El extraño caso del líder laborista descuartizado
—¿Los miembros del partido han sido ya reunidos?
—¿Para interrogarlos?
—Creo que no me ha entendido, Watson.
El extraño caso de la dama voluptuosa
Al inclinarse para darle el anónimo, a la dama voluptuosa se le ahuecó el escote de forma involuntaria.
—Apelo a su discreción, señor Holmes. Llevo un tiempo recibiendo este tipo de notas subidas de tono, con proposiciones indecorosamente explícitas en todas ellas. Quiero, a toda costa, evitar el escándalo: por eso he recurrido a usted y no a la policía —confesó, ruborizada.
—Hum. —El detective estudió la nota sin mostrar demasiado interés por la dama—. Estas cartas manuscritas acostumbran a darnos gran información sobre sus autores. Mucha más de la que la gente cree. El papel es de calidad, así que podemos deducir que nuestro anónimo escritor es un hombre respetable. En apariencia, quiero decir. De buena familia, para entendernos. Por el tipo de letra, complicada de leer, me inclinaría a pensar que se trata de un abogado o de un médico. Diestro, posiblemente, porque la escritura es limpia y la mano de los zurdos con frecuencia emborrona las palabras recién garabateadas sobre el papel. —La dama seguía con atención el argumentado razonamiento del detective—. Aventuraría que sufrió una lesión en la mano derecha durante su juventud. Una fractura deportiva. Pudo jugar, con probabilidad, en el equipo de rugby de su universidad.

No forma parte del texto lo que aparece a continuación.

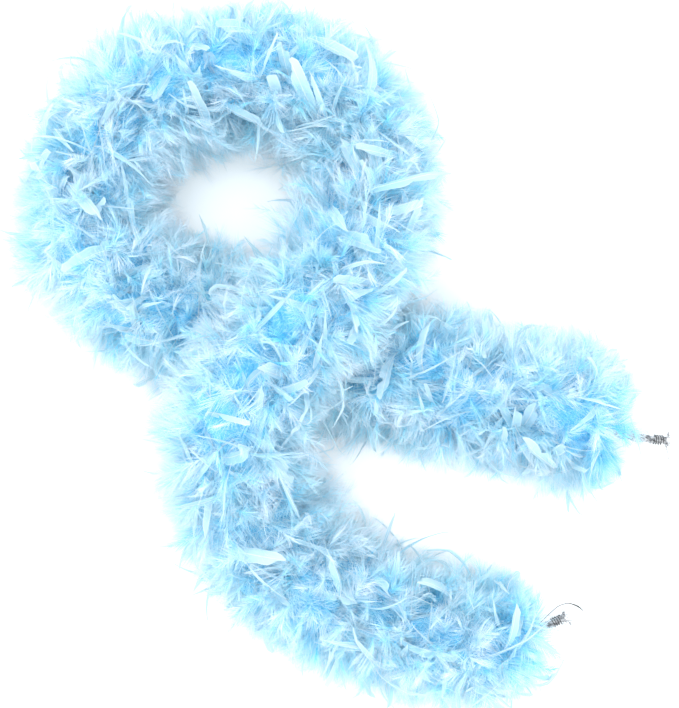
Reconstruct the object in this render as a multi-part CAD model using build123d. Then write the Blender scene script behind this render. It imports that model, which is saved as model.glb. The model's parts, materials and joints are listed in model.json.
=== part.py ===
"""Feather boa lying in an open loop: a twisted cord dressed all along with bound feathers.

Millimetres, Z up. The floor is z = 0 and the origin is the middle of the neck loop.
The boa is built as thirteen lengths, numbered from the right-hand tail tip (01)
round the loop to the lower tail tip (13). Neighbouring lengths meet at a bending point.
"""

import math
import os

from build123d import *

os.makedirs("parts", exist_ok=True)

# ---------------------------------------------------------------- driving dimensions
LENGTHS = 13              # lengths of boa between bending points
FLOOR_LIE = 29.0          # height of the cord above the floor where the boa lies flat
CROSS_LIE = 100.0         # height of the cord where one strand lies over the other
STUB_RIGHT = 50.0         # bare cord showing at the right-hand tail tip
STUB_LOWER = 34.0         # bare cord showing at the lower tail tip
TIP_EXTRA = 31.0          # extra cord in the first and last lengths

STRANDS = 3               # strands twisted into the core cord
STRAND_RADIUS = 2.0
STRAND_OFFSET = 2.5       # strand centre to cord centre
TWIST_PITCH = 46.0        # one full turn of the strands
BEND_GAP = 3.0            # cord left out each side of a bending point

THREAD_RADIUS = 0.5
THREAD_COIL = 5.3         # radius of the thread coil round the cord
THREAD_PITCH = 19.0

DOWN_RADIUS = 30.5        # dense down round the cord
DOWN_NECK = 12.0          # down radius beside a bending point
DOWN_BORE = 6.4           # hole in the down for cord and thread
DOWN_END_GAP = 8.0        # bending point to the start of the down

FEATHERS = 27             # binding places for feathers along one length
FEATHER_ROOT = 6.0        # quill root to cord centre
FEATHER_REACHES = (72.0, 68.0, 62.0, 55.0, 47.0, 39.0)
FEATHER_LEAN = 24.0       # degrees, quills lean along the cord
FEATHER_THICK = 0.8
QUILL_RADIUS = 0.7
FAN_LOW = -26.0           # lowest quill direction, degrees above the horizontal
FAN_SPAN = 232.0          # arc over which the quills spread
GOLDEN_TURN = 0.381966

WHIPPING_RADIUS = 5.2
WHIPPING_LENGTH = 9.0
WHIPPING_START = 6.0      # cord tip to the start of the whipping

# Cord centreline from the right-hand tail tip round the loop to the lower tail tip.
WAYPOINTS = (
    (438, -241, 24),
    (400, -238, 26),
    (320, -213, FLOOR_LIE),
    (190, -181, FLOOR_LIE),
    (65, -147, FLOOR_LIE),
    (-50, -113, FLOOR_LIE),
    (-124, -68, FLOOR_LIE),
    (-151, 8, FLOOR_LIE),
    (-118, 86, FLOOR_LIE),
    (-24, 126, FLOOR_LIE),
    (70, 116, FLOOR_LIE),
    (127, 66, FLOOR_LIE),
    (138, 0, 42),
    (103, -80, 80),
    (46, -150, CROSS_LIE),
    (5, -222, 78),
    (5, -292, 42),
    (43, -364, FLOOR_LIE),
    (118, -412, FLOOR_LIE),
    (215, -439, FLOOR_LIE),
    (296, -437, 27),
    (333, -419, 24),
)

centreline = Spline(*WAYPOINTS)
TOTAL = centreline.length
STEP = (TOTAL - 2 * TIP_EXTRA) / LENGTHS


def joint_distance(index):
    """Distance along the cord of bending point number index (0 and LENGTHS are the tips)."""
    if index == 0:
        return 0.0
    if index == LENGTHS:
        return TOTAL
    return TIP_EXTRA + STEP * index


def cord_frame(distance):
    """Point, tangent, sideways and upward directions of the cord at a distance from the tip."""
    distance = min(max(distance, 0.0), TOTAL)
    point = centreline.position_at(distance, position_mode=PositionMode.LENGTH)
    along = centreline.tangent_at(distance, position_mode=PositionMode.LENGTH).normalized()
    side = Vector(0, 0, 1).cross(along).normalized()
    up = along.cross(side)
    return point, along, side, up


def around(distance, angle, radius):
    """Point on a circle round the cord."""
    point, _, side, up = cord_frame(distance)
    return point + side * (radius * math.cos(angle)) + up * (radius * math.sin(angle))


def coil(start, end, radius, pitch, phase, wire_radius, per_turn=6):
    """Round wire wound round the cord between two distances."""
    turns = (end - start) / pitch
    count = max(4, int(turns * per_turn))
    points = []
    for i in range(count + 1):
        distance = start + (end - start) * i / count
        points.append(around(distance, phase + 2 * math.pi * distance / pitch, radius))
    path = Spline(*points)
    section = Plane(origin=path @ 0, z_dir=path % 0) * Circle(wire_radius)
    return sweep(section, path=path)


def core_cord(start, end):
    """Twisted strands of the cord between two distances."""
    strands = []
    for k in range(STRANDS):
        phase = 2 * math.pi * k / STRANDS
        strands.append(coil(start, end, STRAND_OFFSET, TWIST_PITCH, phase, STRAND_RADIUS))
    return strands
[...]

Estaríamos, entonces, ante un hombre de mediana edad y recia constitución, de cuello grueso y fuerte… un hombre de mandíbula cuadrada… bien parecido… con bigote… ¡Maldita sea! —bramó Holmes y dio un fuerte puñetazo en la mesa—, ¿es que otra vez ha vuelto a las andadas? ¡Es usted incorregible, Watson!
El extraño caso de lord Carnwath
Watson certificó que el hombre estaba muerto. No se observaban en él signos de violencia. Holmes se inclinó sobre el cadáver de lord Carnwath y recogió de la alfombra la pipa Author del abogado cuyo cuerpo yacía junto a la chimenea encendida. Observó el caño y el estrechamiento de la cánula con detenimiento, estudió la cazoleta, olió las rizadas hebras antes de llevársela a la boca. Dio una, dos, tres caladas. Asintió. La pipa no se había apagado aún, tal y como había supuesto, circunstancia que le ayudó a determinar el momento preciso de la muerte. Presionó ligeramente el tabaco con su propio atacador. Watson, entretanto, tomaba notas en un cuadernillo. Las densas volutas de humo ascendieron formando caprichosas figuras en el aire enfermo de la estancia. Aspiró reflexiva y uniformemente mientras estudiaba la disposición del tintero y de las cuartillas sobre el escritorio, mientras trataba de comprender por dónde había huido el asesino de un estudio sin salida aparente. El humo dulzón pareció disiparse con la pausa de los movimientos de Holmes y perdió altura, descendió suave y envolvente hasta enroscarse alrededor del cuello del famoso detective.
Le preguntó Watson si conocía ya el nombre del asesino y un elemental agónico se ahogó en la garganta de Holmes, que perdió, a continuación, el sentido. El doctor corrió hacia él, le tomó la muñeca y trató, sin fortuna, de encontrarle el pulso.